Gawędzę z jakimś człowiekiem, który wyrósł mi w międzyczasie zza skały. Parę słów z obcym facetem, odrobina porad z mojej strony i rozchodzimy się.

Dochodzę do Puchatka. Tłok i gwar psują mi nieco nastrój chwili. Widzę Lutka układającego drewno na opał. Nieco z nudów, nieco dla zagajenia rozmowy, zaczynam mu pomagać. Idzie nam nieźle, choć drewna wcale nie chce ubywać. Schodzę do źródełka, po świeżą wodę i widzę sopelki. Układam się nieco ponad nimi i sycę się listopadowym słońcem.

Po krotkiej chwili schdozę na dół. Żegnam się z Lutkiem, podobnie jak żegnam się z górami. W zimie, gdy znowu tu będę nie będzie czasu ni sił na sentymenta.

Schodzę do pomnika Harasymowicza. Zatrzymuję się na chwilę i wspominam, po czym idę łapać stopa do Wetliny. Mijają mnie zmotoryzowani, gdy uświadamiam sobie, że kije sterczące z łap są średnim stopowabem.

Niedługo po schowaniu kijów łapię stopa i ląduję znowu w schronisku. 20 zł za noc w samotności i cieple to nieco wygórowana cena.

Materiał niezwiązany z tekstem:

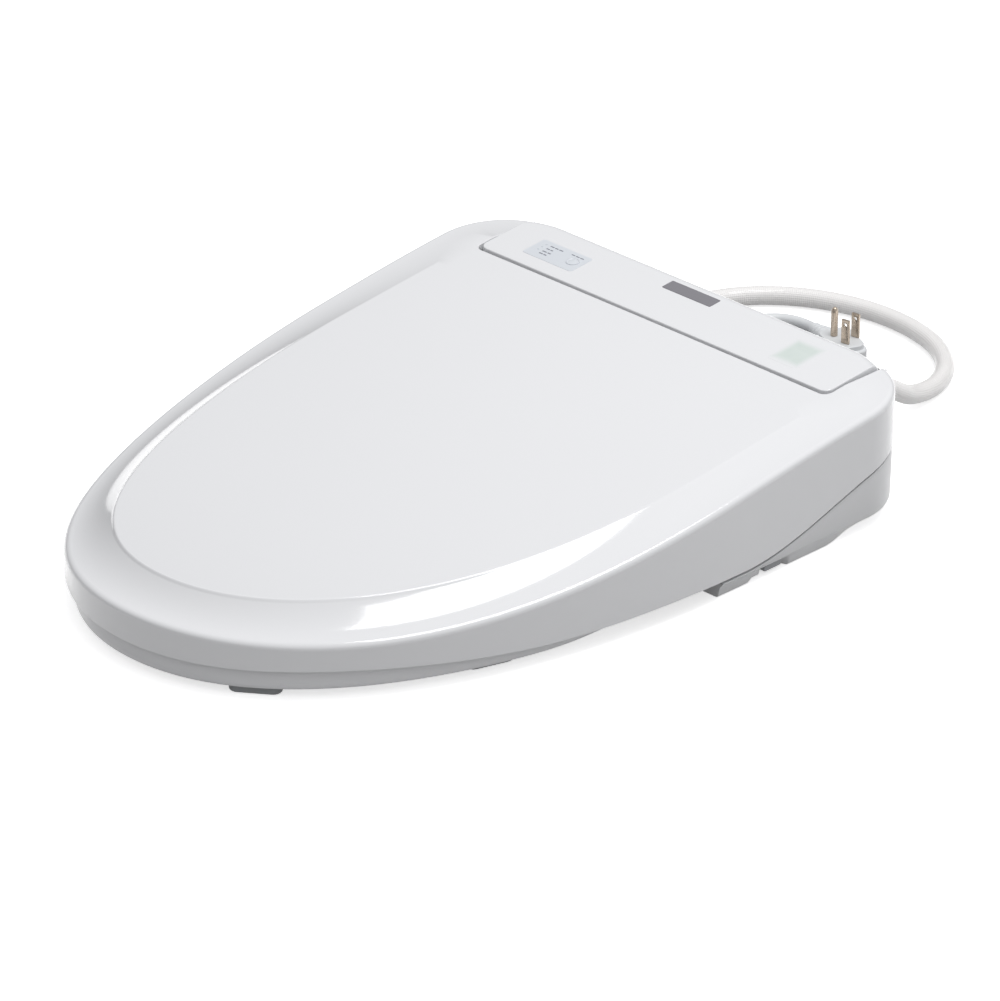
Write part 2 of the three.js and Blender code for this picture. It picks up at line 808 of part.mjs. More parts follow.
// ---------- Deodoriser, water path and electronics ----------
function makeCartridge() {
  const outerX = -halfWidth + trayInset + 0.6;
  return box(outerX, outerX + 52, cartridgeY[0], cartridgeY[1], cartridgeZ[0], cartridgeZ[1]);
}

function makeWaterTank() {
  const y = (bridgeFrontY + rearY) / 2 - 3;
  return upright(roundedRectangle(-112, y, 78, 42, 8), 9, 66);
}

function makeValveBlock() {
  const body = box(inletX - 14, inletX + 40, bridgeFrontY + 7, rearY - 12, 30, 55);
  const coil = rod(
    new THREE.Vector3(inletX + 26, bridgeFrontY + 24, 50),
    new THREE.Vector3(inletX + 26, bridgeFrontY + 24, 62), 9, 16,
  );
  return join(body, coil);
}

function makeWaterPump() {
  return box(inletX - 10, inletX + 40, bridgeFrontY + 7, rearY - 12, 9, 28);
}

function makeControlBoard() {
  return box(-72, 96, bridgeFrontY + 6, rearY - 12, 79, 80.6);
}

function makePowerBoard() {
  return box(-66, -14, bridgeFrontY + 6, rearY - 12, 46, 47.6);
}

// Gear unit that raises the lid, and the damper that lets the seat down slowly.
function makeHingeUnit(side) {
  const outer = bridgeHalfWidth - 12;
  const x0 = side < 0 ? -outer : outer - 44;
  return box(x0, x0 + 44, hingeY - 9, hingeY + 8, hingeZ - 6.5, hingeZ + 7.5);
}

function makeReleaseButton() {
  const outerX = halfWidth - trayInset - 4;
  return box(outerX - 20, outerX, releaseY[0], releaseY[1], releaseZ[0], releaseZ[1]);
}

// ---------- Rear fittings ----------
function rearRod(x, z, from, to, radius, sides = 24, endRadius = radius) {
  return rod(new THREE.Vector3(x, from, z), new THREE.Vector3(x, to, z), radius, sides, endRadius);
}

const capBackY = rearY + filterReach;

function makeFilterCap() {
  const stem = rearRod(filterX, filterZ, rearY - 6.5, rearY + 2, filterStemRadius);
  const cap = rearRod(filterX, filterZ, rearY + 1, capBackY, 12, 32);
  const grip = box(
    filterX - 9, filterX + 9, capBackY - 3, capBackY + 1, filterZ - 12, filterZ - 2,
  );
  const otherGrip = box(
    filterX - 9, filterX + 9, capBackY - 3, capBackY + 1, filterZ + 2, filterZ + 12,
  );
  return cut(join(stem, cap), grip, otherGrip);
}

function makeFilterRing() {
  const ring = rearRod(filterX, filterZ, rearY - 6.5, rearY + 7, filterRingRadius, 32);
  return cut(
    ring,
    rearRod(filterX, filterZ, rearY + 1 - fit, rearY + 12, 12 + fit, 32),
    rearRod(filterX, filterZ, rearY - 10, rearY + 2, filterStemRadius + fit),
  );
}

function makeInletFitting() {
  const tube = rearRod(inletX, inletZ, rearY - 12 + fit, capBackY, inletRadius);
  return cut(tube, rearRod(inletX, inletZ, rearY - 4, capBackY + 1, 4, 16));
}

const reliefLength = 34;

function makeStrainRelief() {
  const root = rearRod(cordExitX, cordExitZ, rearY - 8, rearY, 6, 16);
  const sleeve = rearRod(
    cordExitX, cordExitZ, rearY - 0.4, rearY + reliefLength, 6.5, 16, cordRadius + 1,
  );
  return join(root, sleeve);
}

// ---------- Free hose and cord, lying behind the unit ----------
function sectionOf(radius, sides) {
  const corners = Array.from({ length: sides }, (_, i) => {
    const angle = (2 * Math.PI * i) / sides;
    return new THREE.Vector2(radius * Math.cos(angle), radius * Math.sin(angle));
  });
  return new THREE.Shape(corners);
}

function tubeThrough(points, radius, sides, steps) {
  const path = new THREE.CatmullRomCurve3(points.map((p) => new THREE.Vector3(...p)));
  const settings = { steps, bevelEnabled: false, extrudePath: path };
  return solid(new THREE.ExtrudeGeometry(sectionOf(radius, sides), settings));
}

const hoseNutLength = 15;
const hoseStartY = capBackY + fit + hoseNutLength + fit;
const hoseFloor = hoseRadius + 0.4;
const farNutRadius = 9.5;

const hoseRoute = [
  [inletX, hoseStartY, inletZ],
  [inletX, hoseStartY + 14, inletZ - 0.6],
  [inletX - 1, hoseStartY + 30, inletZ - 6],
  [inletX - 3, hoseStartY + 48, inletZ - 17],
  [inletX - 6, hoseStartY + 66, inletZ - 27.5],
  [inletX - 9, hoseStartY + 84, hoseFloor + 2.2],
  [92, rearY + 128.5, hoseFloor],
  [83, rearY + 147.5, hoseFloor],
  [68, rearY + 163.5, hoseFloor],
  [49, rearY + 175.5, hoseFloor],
  [28, rearY + 182.5, hoseFloor],
  [6, rearY + 185.5, hoseFloor],
  [-17, rearY + 184.5, hoseFloor],
  [-39, rearY + 179.5, hoseFloor],
  [-60, rearY + 170.5, hoseFloor],
  [-79, rearY + 157.5, hoseFloor],
  [-95, rearY + 140.5, hoseFloor],
  [-106, rearY + 120.5, hoseFloor],
  [-112, rearY + 98.5, hoseFloor + 0.4],
  [-114, rearY + 76.5, hoseFloor + 1.6],
  [-114, rearY + 58.5, farNutRadius + fit],
  [-114, rearY + 44.5, farNutRadius + fit],
];

function makeSupplyHose() {
  return tubeThrough(hoseRoute, hoseRadius, 12, 56);
}

function makeInletNut() {
  const nut = rearRod(inletX, inletZ, capBackY + fit, capBackY + fit + hoseNutLength, 10.5, 6);
  return nut;
}

function makeFarNut() {
  const [x, y, z] = hoseRoute.at(-1);
  return rearRod(x, z, y - fit - 18, y - fit, farNutRadius, 20);
}

const coilX = -5;
const coilY = rearY + 88.5;
const coilRadius = 38; // middle of the turns
const coilFloor = 1;
const coilTop = coilFloor + 4 * cordRadius;
const cordFloor = cordRadius + 0.1;
const cordStartY = rearY + reliefLength + fit;

const cordRoute = [
  [cordExitX, cordStartY, cordExitZ],
  [cordExitX, cordStartY + 12, cordExitZ - 0.8],
  [cordExitX, cordStartY + 26, cordExitZ - 7],
  [cordExitX + 1, cordStartY + 40, cordExitZ - 18],
  [cordExitX + 4, cordStartY + 54, cordExitZ - 27.5],
  [cordExitX + 11, cordStartY + 68, cordFloor + 0.4],
  [-65, rearY + 117.5, cordFloor],
  [-55, rearY + 124.5, cordFloor],
  [-44, rearY + 129, cordFloor],
];

function makePowerCord() {
  return tubeThrough(cordRoute, cordRadius, 8, 20);
}

function makeCordCoil() {
  const inner = coilRadius - 2 * cordRadius;
  const outer = coilRadius + 2 * cordRadius;
  const soft = cordRadius * 0.8;
  const profile = [
    [inner, coilFloor + soft],
    [inner + soft, coilFloor],
    [outer - soft, coilFloor],
    [outer, coilFloor + soft],
    [outer, coilTop - soft],
    [outer - soft, coilTop],
    [inner + soft, coilTop],
    [inner, coilTop - soft],
    [inner, coilFloor + soft],
  ].map(([r, z]) => new THREE.Vector2(r, z));
  const ring = new THREE.LatheGeometry(profile, 40);
  ring.rotateX(Math.PI / 2);
  ring.translate(coilX, coilY, 0);
  return solid(ring);
}

const plugX = 35;
const plugY = rearY + 95.5;
const plugFloor = coilTop + fit;
const plugHeight = 18;
const plugTurn = -0.42;
const tailZ = coilTop + cordRadius + fit;

// A piece of the plug: made around its own centre, then turned and set on the coil.
function onPlug(whole) {
  const turned = whole.rotate([0, 0, THREE.MathUtils.radToDeg(plugTurn)]);
  return turned.translate([plugX, plugY, plugFloor]);
}

const plugTop = plugHeight + fit;
const contactTurn = 34; // the contacts stand askew to the neck

function onPlugFace(whole) {
  return onPlug(whole.rotate([0, 0, contactTurn]));
}
const plugNeckLength = 26;

function makePlugBody() {
  const block = upright(roundedRectangle(0, 0, 37, 27, 6), 0, plugHeight - 4);
  const face = extruded(roundedRectangle(0, 0, 32, 23, 5), 4);
  face.translate(0, 0, plugHeight - 4);
  const neck = rod(
    new THREE.Vector3(-17, 0, 7), new THREE.Vector3(-18 - plugNeckLength, 0, 5), 6.2, 16, 4.6,
  );
  return onPlug(join(block, solid(face), neck));
}

function makeBlade(y) {
  return onPlugFace(box(-3.2, 3.2, y - 0.8, y + 0.8, plugTop, plugTop + 17.5)
    .translate([7, 0, 0]));
}

function makeGroundPin() {
  const foot = new THREE.Vector3(-6, 0, plugTop);
  const neck = new THREE.Vector3(-6, 0, plugTop + 18);
  const tip = new THREE.Vector3(-6, 0, plugTop + 21);
  return onPlugFace(join(rod(foot, neck, 2.4, 16), rod(neck, tip, 2.4, 16, 1.4)));
}

function tailRoute() {
  const reach = 18 + plugNeckLength + fit;
  const onNeckLine = (distance) => [
    plugX - distance * Math.cos(plugTurn), plugY - distance * Math.sin(plugTurn), plugFloor + 5,
  ];
  return [
    [coilX - 38, coilY + 12, tailZ],
    [coilX - 30, coilY + 22, tailZ],
    [coilX - 19, coilY + 28, tailZ],
    onNeckLine(reach + 8),
    onNeckLine(reach),
  ];
}

function makeCordTail() {
  return tubeThrough(tailRoute(), cordRadius, 8, 8);
}

// ---------- Assembly ----------
const group = new THREE.Group();

function place(name, whole, material) {
  const mesh = whole.getMesh();
  const geometry = new THREE.BufferGeometry();
  geometry.setAttribute("position", new THREE.BufferAttribute(mesh.vertProperties, 3));
  geometry.setIndex(new THREE.BufferAttribute(mesh.triVerts, 1));
  geometry.computeVertexNormals();
  const part = new THREE.Mesh(geometry, material);
  part.name = name;
  group.add(part);
}

function placePair(name, make, material) {
  place(`${name}_left`, make(-1), material);
  place(`${name}_right`, make(1), material);
}

place("lid_shell", makeLidShell(), glossWhite);
placePair("lid_bumper", makeLidBumper, paleRubber);
place("seat_top", makeSeatTop(), glossWhite);
place("seat_bottom_plate", makeSeatPlate(), satinWhite);
place("seat_heater", makeSeatHeater(), copper);
for (const bumper of seatBumpers) {
  placePair(bumper.name, (side) => makeSeatBumper(side, bumper), paleRubber);
}
placePair("seat_arm", makeSeatArm, satinWhite);
placePair("hinge_pin", makeHingePin, steel);
place("base_tray", makeBaseTray(), satinWhite);
place("mounting_plate", makeMountingPlate(), greyPlastic);
place("top_cover", makeTopCover(), glossWhite);
place("indicator_panel", makeIndicatorPanel(), labelGrey);
place("clean_button", makeCleanButton(), satinWhite);
place("badge_plate", makeBadgePlate(), badgeGrey);
place("ir_window", makeIrWindow(), windowTint);
place("wand_tube", makeWand(), satinWhite);
place("wand_tip", makeWandTip(), satinWhite);
place("wand_shield", makeWandShield(), satinWhite);
place("wand_rail", makeWandRail(), greyPlastic);
place("wand_motor", makeWandMotor(), steel);
place("blower_housing", makeBlowerHousing(), darkPlastic);
place("fan_impeller", makeFanImpeller(), greyPlastic);
place("fan_motor", makeFanMotor(), steel);
place("dryer_duct", makeDryerDuct(), greyPlastic);
place("dryer_flap", makeDryerFlap(), satinWhite);
place("deodoriser_cartridge", makeCartridge(), satinWhite);
place("water_tank", makeWaterTank(), greyPlastic);
place("valve_block", makeValveBlock(), darkPlastic);
place("water_pump", makeWaterPump(), darkPlastic);
place("control_board", makeControlBoard(), boardGreen);
place("power_board", makePowerBoard(), boardGreen);
place("lid_drive", makeHingeUnit(1), darkPlastic);
place("seat_damper", makeHingeUnit(-1), darkPlastic);
place("release_button", makeReleaseButton(), greyPlastic);
place("filter_cap", makeFilterCap(), darkPlastic);
place("filter_ring", makeFilterRing(), chrome);
place("inlet_fitting", makeInletFitting(), satinWhite);
place("inlet_nut", makeInletNut(), satinWhite);
place("supply_hose", makeSupplyHose(), whiteHose);
place("far_nut", makeFarNut(), chrome);
place("strain_relief", makeStrainRelief(), satinWhite);
place("power_cord", makePowerCord(), satinWhite);
place("cord_coil", makeCordCoil(), satinWhite);
place("cord_tail", makeCordTail(), satinWhite);
place("plug_body", makePlugBody(), satinWhite);
place("plug_blade_left", makeBlade(-6.35), brassNickel);
place("plug_blade_right", makeBlade(6.35), brassNickel);
place("plug_ground_pin", makeGroundPin(), brassNickel);

export default group;
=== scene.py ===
"""The looks of an electric bidet seat: gloss shells, seams, hose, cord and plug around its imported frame."""
import json
import logging
import math
from dataclasses import dataclass, field
from enum import Enum
from typing import Callable, Iterable, Sequence

import bpy
import numpy as np
from mathutils import Matrix, Vector
from mathutils.geometry import delaunay_2d_cdt


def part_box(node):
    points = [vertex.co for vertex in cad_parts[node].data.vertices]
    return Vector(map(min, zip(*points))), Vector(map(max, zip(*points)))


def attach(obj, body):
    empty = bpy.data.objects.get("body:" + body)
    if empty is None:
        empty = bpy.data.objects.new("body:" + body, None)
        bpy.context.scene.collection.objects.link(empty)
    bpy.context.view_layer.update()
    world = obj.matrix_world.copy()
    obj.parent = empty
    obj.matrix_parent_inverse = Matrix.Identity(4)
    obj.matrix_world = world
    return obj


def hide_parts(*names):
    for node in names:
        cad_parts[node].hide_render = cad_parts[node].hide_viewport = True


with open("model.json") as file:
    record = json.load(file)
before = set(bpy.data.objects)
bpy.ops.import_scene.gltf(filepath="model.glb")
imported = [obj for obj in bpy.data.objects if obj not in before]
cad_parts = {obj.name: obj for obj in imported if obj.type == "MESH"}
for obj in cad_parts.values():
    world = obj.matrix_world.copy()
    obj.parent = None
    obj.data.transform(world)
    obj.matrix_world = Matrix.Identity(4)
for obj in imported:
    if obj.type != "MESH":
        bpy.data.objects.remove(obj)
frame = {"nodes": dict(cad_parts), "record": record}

log = logging.getLogger("bidet_seat")
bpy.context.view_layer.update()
MM = 0.001
UP = (0.0, 0.0, 1.0)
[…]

W międzyczasie do schroniska dotarli moi bracia. Dokładniej koło 20 sztuk. Dokładniej harcerze z bratniej organizacji.

Dogaduję się z nimi bez kłopotów i noc kończę, jako gość na świecowisku. Moi harcerze są 1000 km stąd, ale pomimo to nie czuję się sam.